Ver a violência doméstica como um assunto privado da família e, por isso, fora das prioridades nacionais é o que tem atrasado em mais de uma década a publicação de uma “Lei Maria da Penha” chinesa, avaliam especialistas.
“As pessoas evitam [abordar o assunto]. Quem toma decisões não vê a violência doméstica como prioridade”, disse a ativista Feng Yuan, integrante fundadora da Rede Anti-Violência Doméstica, nesta quinta-feira (26), em um painel de especialistas sobre o assunto.
A discussão de quinta girou em torno da proposta de lei lançada pelo governo chinês, no final do ano passado, que, se aprovada, pode se tornar a primeira lei chinesa voltada especificamente para o combate da violência doméstica. Ainda não há data certa para a votação.
Como escrevi em outro post, o texto é amplo e abarca a violência cometida contra crianças, idosos e deficientes. À semelhança da nossa lei brasileira, a proposta chinesa quer estabelecer medidas protetivas à vítima, como a imposição de uma distância mínima entre ela e o agressor.

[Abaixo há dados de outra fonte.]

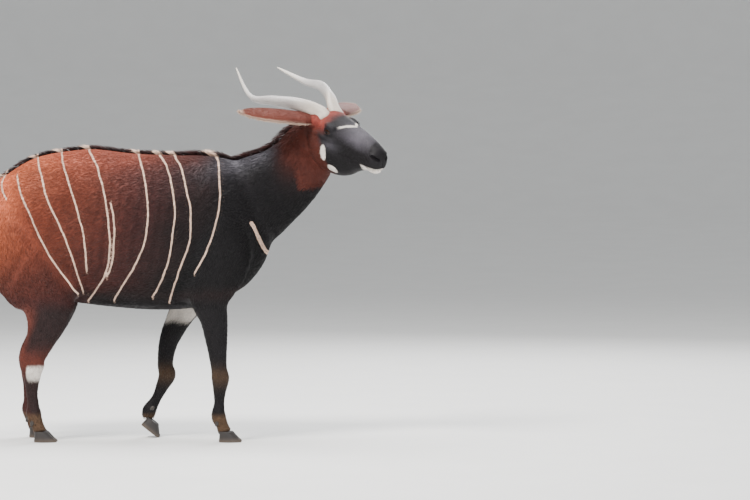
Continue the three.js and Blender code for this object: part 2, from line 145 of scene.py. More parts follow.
def smoothed(table: Array, steps: int) -> Array:
    """A Catmull-Rom spline through the rows of a table.

    Args:
        table: One row per station.
        steps: Rows made from each station to the next.

    Returns:
        The rows of the curve, the last station included.
    """
    count = len(table)
    index = np.arange(count - 1)

    def row(i: Array) -> Array:
        """Rows by number, the end rows standing in beyond the ends."""
        return table[np.clip(i, 0, count - 1)][:, None, :]

    a, b, d, e = row(index - 1), row(index), row(index + 1), row(index + 2)
    t = (np.arange(steps) / steps)[None, :, None]
    curve = b + 0.5 * t * (d - a + t * (2 * a - 5 * b + 4 * d - e + t * (3 * (b - d) + e - a)))
    return np.vstack([curve.reshape(-1, table.shape[1]), table[-1:]])


def ring_faces(rings: int, sides: int, capped: bool = True) -> list[tuple[int, ...]]:
    """Quads between closed rings of equal size.

    Args:
        rings: How many rings, one after another in the list of points.
        sides: Points in each ring.
        capped: Whether a many-sided cap closes each end.

    Returns:
        The faces, as tuples of point numbers.
    """
    i, j = np.meshgrid(np.arange(rings - 1), np.arange(sides), indexing="ij")
    a = (i * sides + j).ravel()
    b = (i * sides + (j + 1) % sides).ravel()
    quads = np.stack([a, b, b + sides, a + sides], axis=1)
    faces = [tuple(quad) for quad in quads.tolist()]
    if capped:
        faces.append(tuple(range(sides - 1, -1, -1)))
        faces.append(tuple(range((rings - 1) * sides, rings * sides)))
    return faces


# Stations: x, y, z of a section's centre, half its width, its reach above and below the centre.
TORSO = (
    (-792, 0, 950, 42, 75, 30),
    (-765, 0, 950, 108, 125, 95),
    (-700, 0, 950, 162, 182, 190),
    (-600, 0, 945, 203, 245, 245),
    (-450, 0, 945, 230, 316, 305),
    (-272, 0, 930, 250, 352, 335),
    (-60, 0, 930, 275, 331, 358),
    (120, 0, 930, 268, 324, 360),
    (250, 0, 930, 240, 322, 340),
    (370, 0, 930, 205, 302, 287),
    (440, 0, 930, 170, 270, 235),
    (500, 0, 930, 125, 205, 152),
    (535, 0, 930, 78, 140, 55),
    (547, 0, 930, 40, 90, 15),
)
NECK = (
    (300, 0, 930, 120, 225, 190),
    (400, 0, 1020, 145, 220, 205),
    (492, 0, 1090, 132, 178, 195),
    (575, 0, 1150, 112, 150, 176),
    (645, 0, 1222, 98, 128, 160),
    (698, 2, 1300, 92, 112, 148),
    (735, -4, 1365, 82, 90, 130),
)
TAIL = (
    (-745, 0, 1052, 34, 30, 30),
    (-795, 0, 1040, 30, 24, 28),
    (-826, 0, 980, 24, 20, 24),
    (-838, 0, 880, 19, 17, 19),
    (-838, 0, 770, 16, 15, 16),
    (-832, 0, 670, 13, 12, 13),
    (-826, 0, 600, 9, 9, 9),
)
FORE_TOP = (
    (232, 122, 1150, 50, 82, 82),
    (272, 150, 1020, 68, 122, 118),
    (306, 164, 900, 78, 138, 132),
)
FORE_STANDING = FORE_TOP + (
    (318, 164, 790, 77, 132, 134),
    (288, 155, 690, 70, 106, 118),
    (272, 147, 610, 57, 80, 88),
    (286, 138, 540, 46, 64, 66),
    (298, 128, 430, 35, 47, 48),
    (307, 122, 330, 31, 36, 38),
    (311, 120, 278, 34, 42, 38),
    (310, 118, 222, 26, 29, 30),
    (308, 117, 168, 20, 23, 25),
    (306, 116, 115, 28, 31, 35),
    (320, 115, 74, 26, 27, 29),
    (332, 115, 40, 30, 31, 32),
)
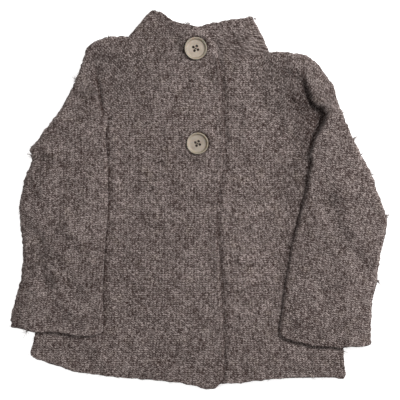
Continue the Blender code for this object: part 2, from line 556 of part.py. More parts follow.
def build_button(name, x, y, turn, material):
    """A turned button with a raised rim, its four thread holes cut through."""
    base = FRONT_TOP + LAYER + GAP
    bm = bmesh.new()
    profile = button_profile()
    verts = [bm.verts.new((r * MM, 0.0, h * MM)) for r, h in profile]
    edges = [bm.edges.new(pair) for pair in zip(verts[:-1], verts[1:])]
    bmesh.ops.spin(bm, geom=verts + edges, cent=(0, 0, 0), axis=(0, 0, 1), angle=math.tau,
                   steps=BUTTON_SIDES, use_merge=True)
    bmesh.ops.remove_doubles(bm, verts=bm.verts, dist=1e-6)
    bmesh.ops.recalc_face_normals(bm, faces=bm.faces)
    mesh = bpy.data.meshes.new(name)
    bm.to_mesh(mesh)
    bm.free()
    mesh.polygons.foreach_set("use_smooth", [True] * len(mesh.polygons))
    mesh.materials.append(material)
    button = bpy.data.objects.new(name, mesh)
    bpy.context.scene.collection.objects.link(button)
    button.location = (x * MM, y * MM, base * MM)

    cutter_mesh = bpy.data.meshes.new(name + "_holes")
    bm = bmesh.new()
    hole = BUTTON_HOLE_RADIUS * MM
    offset = BUTTON_HOLE_OFFSET * MM
    for k in range(4):
        angle = math.radians(turn) + k * math.pi / 2
        made = bmesh.ops.create_cone(bm, cap_ends=True, segments=BUTTON_HOLE_SIDES, radius1=hole,
                                     radius2=hole, depth=3 * BUTTON_HEIGHT * MM)
        shift = (offset * math.cos(angle), offset * math.sin(angle), 0.0)
        bmesh.ops.translate(bm, verts=made["verts"], vec=shift)
    bm.to_mesh(cutter_mesh)
    bm.free()
    cutter = bpy.data.objects.new(name + "_holes", cutter_mesh)
    bpy.context.scene.collection.objects.link(cutter)
    cutter.location = button.location
    cutter.hide_render = True
    cutter.hide_set(True)
    cutter.display_type = "WIRE"
    cut = button.modifiers.new("holes", "BOOLEAN")
    cut.operation = "DIFFERENCE"
    cut.object = cutter
    return button


def build_cardigan():
    """Make every piece of the cardigan."""
    clear_scene()
    knit = make_material("knit", KNIT_COLOUR, 0.95)
    plastic = make_material("button_cream", BUTTON_COLOUR, 0.4)
    right_inner = sleeve_stations(RIGHT_SLEEVE)[1]
    left_inner = sleeve_stations(LEFT_SLEEVE)[1]
    right_side = side_line(RIGHT_SIDE, right_inner, RIGHT_UNDERARM_ROW, 1.0)
    left_side = side_line(LEFT_SIDE, left_inner, LEFT_UNDERARM_ROW, -1.0)
    build_back(right_side, left_side, knit)
    build_fronts(right_side, left_side, knit)
    build_sleeve("sleeve_right", RIGHT_SLEEVE, RIGHT_CUFF, RIGHT_UNDERARM_ROW, right_side, RIGHT_CREASE,
                 RIGHT_CREASE_FADE, knit)
    build_sleeve("sleeve_left", LEFT_SLEEVE, LEFT_CUFF, LEFT_UNDERARM_ROW, left_side, LEFT_CREASE,
                 LEFT_CREASE_FADE, knit)
    build_collar(knit)
    for name, x, y, turn in BUTTONS:
        build_button(name, x, y, turn, plastic)


build_cardigan()
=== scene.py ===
"""A child's felted-wool cardigan laid flat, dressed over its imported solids.

Sizes are in millimetres until a mesh is made. X runs to the garment's left side, Y to its neck and Z up
from the table. Each knit piece is a thin shell: an outer grid of points with the stitches in its UV map,
and a coarser inner grid, joined round their edges.
"""

import math

import bpy
import numpy as np
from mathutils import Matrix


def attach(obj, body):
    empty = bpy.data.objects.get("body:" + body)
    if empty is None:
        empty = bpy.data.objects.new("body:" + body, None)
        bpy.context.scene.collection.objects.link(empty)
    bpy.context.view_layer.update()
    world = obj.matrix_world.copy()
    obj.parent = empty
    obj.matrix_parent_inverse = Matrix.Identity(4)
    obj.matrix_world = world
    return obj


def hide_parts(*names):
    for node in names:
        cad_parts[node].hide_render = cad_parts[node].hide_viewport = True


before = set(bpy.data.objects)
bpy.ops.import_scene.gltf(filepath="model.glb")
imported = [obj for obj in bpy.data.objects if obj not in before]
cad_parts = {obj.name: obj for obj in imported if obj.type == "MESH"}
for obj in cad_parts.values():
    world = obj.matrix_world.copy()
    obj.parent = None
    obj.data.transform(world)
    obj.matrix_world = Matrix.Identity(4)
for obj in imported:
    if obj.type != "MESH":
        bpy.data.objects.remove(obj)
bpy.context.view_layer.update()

MM = 0.001
WALL = 2.6
GAP = 0.3
FRONT_FLOOR = WALL + GAP
FRONT_TOP = FRONT_FLOOR + WALL
OVER_FRONT = FRONT_TOP + GAP
LAYER = WALL + GAP
# Clear height inside a sleeve, and the least that is left of its upper wall where it is pressed flat
MIN_HOLLOW = 0.05
MAX_HOLLOW = 3.3
THIN_WALL = 0.6
# Reach of the round on a wall's free edge
RIM = 0.5 * WALL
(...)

“É uma lei contra a violência doméstica, mas não está escrito nenhuma vez que é ‘para proteger as mulheres'”, reforçou Feng Yuan.
Cai Yiping, outra ativista da área que participou do painel feito em Pequim, classificou a proposta do governo como “uma fruta ainda não madura”. “É azedo. Você fica empolgada [ao ver a fruta], mas quando prova parece que algo não está certo.”
Uma das principais preocupações das ativistas é a praticidade da futura lei, como a definição de mecanismos de coordenação entre diferentes autoridades e regras claras a serem aplicadas.
“Qual é o objetivo da lei? Proteger a ‘harmonia da família’ ou proteger o indivíduo que integra uma família?”, provocou Cai Yiping.
De forma geral, especialistas da área comemoram a divulgação da proposta de lei pelo governo chinês. Mas, além das questões sobre a aplicabilidade da regra, há outras críticas já feitas ao texto, como a definição restrita de família (não abarca pessoas não casadas ou casais do mesmo sexo) e a falta de menção à violência sexual.
Em um outro post, fiz uma entrevista com Julie Broussard, chefe da ONU Mulheres na China, em que ela aprofunda os poréns ao texto.
No painel desta quinta, Broussard comparou a prática da violência doméstica –que alguns estudos estimam ter prevalência de 25% na China, como em outros países– a doenças que mobilizam o mundo.
“Se 25% da população tivesse Ebola ou SARS, as pessoas estariam indignadas.”
Um dado curioso sobre a China é que estudos já feitos por aqui não apontaram influência do consumo de álcool na prática da violência doméstica. Segundo Broussard, aparentemente aspectos econômicos têm peso maior nesse ato por aqui.